Simply put, the science is the knowledge built by a strict process, called the scientific approach and this knowledge is open to test. Usually, the science we refer to is the physical science or life science which concerns with the knowledge to physical objects or living creatures.

The formal science is the knowledge about the “sign systems” (formal system) like logic and mathematics. In the formal systems, everything is well-defined so that the inference can be made exact; there is no exception. We begin with a structure with some well-defined operations and we derive the implication/result to this structure based on the operation defined. For example, the number system is a formal system and an inference like 1+1 is exactly 2 with no exception.

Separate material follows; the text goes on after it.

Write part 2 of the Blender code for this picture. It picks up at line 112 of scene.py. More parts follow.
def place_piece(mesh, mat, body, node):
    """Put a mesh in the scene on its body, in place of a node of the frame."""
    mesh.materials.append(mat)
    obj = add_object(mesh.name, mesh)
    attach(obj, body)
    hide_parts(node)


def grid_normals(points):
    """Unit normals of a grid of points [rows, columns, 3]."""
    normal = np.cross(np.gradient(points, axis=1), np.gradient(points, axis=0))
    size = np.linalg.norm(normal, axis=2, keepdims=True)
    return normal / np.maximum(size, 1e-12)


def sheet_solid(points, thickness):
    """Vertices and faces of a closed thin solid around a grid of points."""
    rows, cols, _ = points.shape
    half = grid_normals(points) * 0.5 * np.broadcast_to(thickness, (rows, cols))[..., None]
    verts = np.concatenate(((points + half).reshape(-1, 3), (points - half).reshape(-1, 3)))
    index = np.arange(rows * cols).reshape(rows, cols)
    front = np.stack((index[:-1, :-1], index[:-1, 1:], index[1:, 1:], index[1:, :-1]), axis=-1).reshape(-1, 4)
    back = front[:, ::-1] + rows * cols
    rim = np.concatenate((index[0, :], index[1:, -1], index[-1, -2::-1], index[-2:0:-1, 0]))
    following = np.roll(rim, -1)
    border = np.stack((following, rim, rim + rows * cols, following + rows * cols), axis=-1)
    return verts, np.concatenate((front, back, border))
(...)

The conclusion of our derivation gives us the knowledge to this formal system. In the system of probability, the law of large number tells us that the sample mean of independent, identical random variables will converges to the true population mean. Without this knowledge, we have no idea what will happen to the sample mean as we have infinite number of observations. The law of large number (in fact, it is a theorem) is a knowledge to the formal system derived by the axioms of probability theory.

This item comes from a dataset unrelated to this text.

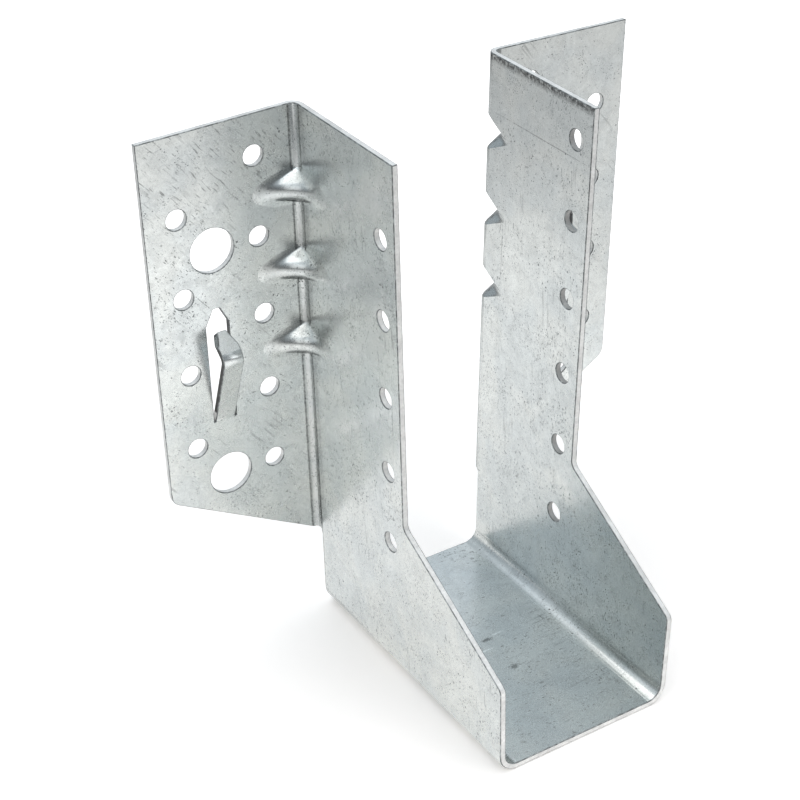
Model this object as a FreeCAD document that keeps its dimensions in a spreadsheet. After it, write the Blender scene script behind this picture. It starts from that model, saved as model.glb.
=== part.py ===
import FreeCAD, Part
import math
import operator
import os
import Sketcher

# A joist hanger folded from one sheet of galvanised steel. It stands on its seat.
# X runs across the joist, Y runs back to the header beam, Z is up, all in millimetres.
# The left half is modelled first, in the frame of its leg, and then mirrored.

SIZES = {
    # The folded channel that holds the joist
    "sheet": 1.5,
    "seat_width": 45,
    "seat_length": 80.5,
    "seat_bend_radius": 3.5,
    "leg_height": 138.5,
    "leg_depth": 41.5,
    "leg_splay": 1.2,
    "knee_height": 46,
    "lip_height": 24.8,
    "knee_radius": 2.5,
    "lip_radius": 2,
    # The flange that lies on the header beam
    "flange_width": 39,
    "flange_bend_radius": 1.5,
    "flange_foot_height": 23.5,
    "flange_foot_slant": 30.5,
    "flange_foot_fillet": 1.4,
    "flange_corner_radius": 3.5,
    # Nail and bolt holes
    "hole_pitch": 20,
    "nail_hole": 5,
    "bolt_hole": 11,
    "inner_column": 11,
    "inner_first": 10,
    "inner_count": 5,
    "outer_column": 31,
    "outer_first": 20,
    "outer_count": 4,
    "bolt_column": 23,
    "bolt_first": 30,
    "bolt_spacing": 60,
    "bolt_count": 2,
    "leg_column_inset": 5.7,
    "left_first": 19.5,
    "left_count": 5,
    "right_first": 9.5,
    "right_count": 6,
    # The gussets pressed across the flange bend
    "gusset_first": 20,
    "gusset_pitch": 20,
    "gusset_count": 3,
    "gusset_depth": 4.75,
    "gusset_reach": 12,
    "gusset_wing_rise": 1.9,
    "gusset_rim_radius": 2.6,
    "gusset_flank_angle": 56,
    "gusset_foot_radius": 1,
    "gusset_wall": 1.9,
    "dent_rim_radius": 0.8,
    "dent_flank_angle": 43,
    "dent_foot_radius": 1.5,
    "dent_foot_reach": 4,
    # The prong lanced out of the flange
    "prong_column": 23.2,
    "prong_width": 5.1,
    "prong_lean": 21,
    "prong_bend_radius": 1.5,
    "prong_shank": 18.5,
    "prong_tip": 5.5,
    "prong_tip_lean": 50,
    "prong_point_width": 2,
    "prong_point_length": 3,
    "slot_width": 5.8,
    "slot_foot": 74.5,
    "slot_shoulder": 49,
    "slot_top": 44.8,
    "slot_point_width": 1.6,
}

doc = FreeCAD.newDocument("joist_hanger")
sheet = doc.addObject("Spreadsheet::Sheet", "sizes")
for row, (name, number) in enumerate(SIZES.items(), start=1):
    sheet.set(f"A{row}", name)
    sheet.set(f"B{row}", str(number))
    sheet.setAlias(f"B{row}", name)
doc.recompute()


class Term:
    """A size, or a formula of sizes: its value now, and its text for an expression."""

    def __init__(self, value, text):
        self.value = value
        self.text = text

    def __add__(self, other):
        return combine(operator.add, "+", self, other)

    def __sub__(self, other):
        return combine(operator.sub, "-", self, other)

    def __radd__(self, other):
        return combine(operator.add, "+", other, self)

    def __rsub__(self, other):
        return combine(operator.sub, "-", other, self)

    def __mul__(self, other):
        return combine(operator.mul, "*", self, other)

    def __truediv__(self, other):
        return combine(operator.truediv, "/", self, other)

    def __neg__(self):
        return Term(-self.value, f"(-{self.text})")


def as_term(item):
    return item if isinstance(item, Term) else Term(item, str(item))


def combine(action, sign, left, right):
    left = as_term(left)
    right = as_term(right)
    return Term(action(left.value, right.value), f"({left.text} {sign} {right.text})")


def size(name):
    return Term(getattr(sheet, name), f"sizes.{name}")


def sine(angle):
    return Term(math.sin(math.radians(angle.value)), f"sin({angle.text})")


def cosine(angle):
    return Term(math.cos(math.radians(angle.value)), f"cos({angle.text})")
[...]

The formal science plays a key role in other disciplines of science by providing well-defined models to describe the world. For instance, Einstein’s mass-energy equivalence states “E=mc^2” which gives a model that links three distinct physical quantities, the energy E, the mass m and the speed of light c. If we do not define the notation of multiplication or equality (imagine the life in thousands of years ago), we can never acquire this knowledge about mass and energy.

As a member of formal science, statistical theory provides many help in scientific research. Take the t-distribution as an example, without the knowledge of t-distribution, the commonly used t-test has no guarantee on its effectiveness. Thus, scientific studies that make conclusion by the t-test will be questioned about their discovery.

Thus, statistics is of course part of the science. But the system we contribute knowledge to is not the usual physical system but a formal system.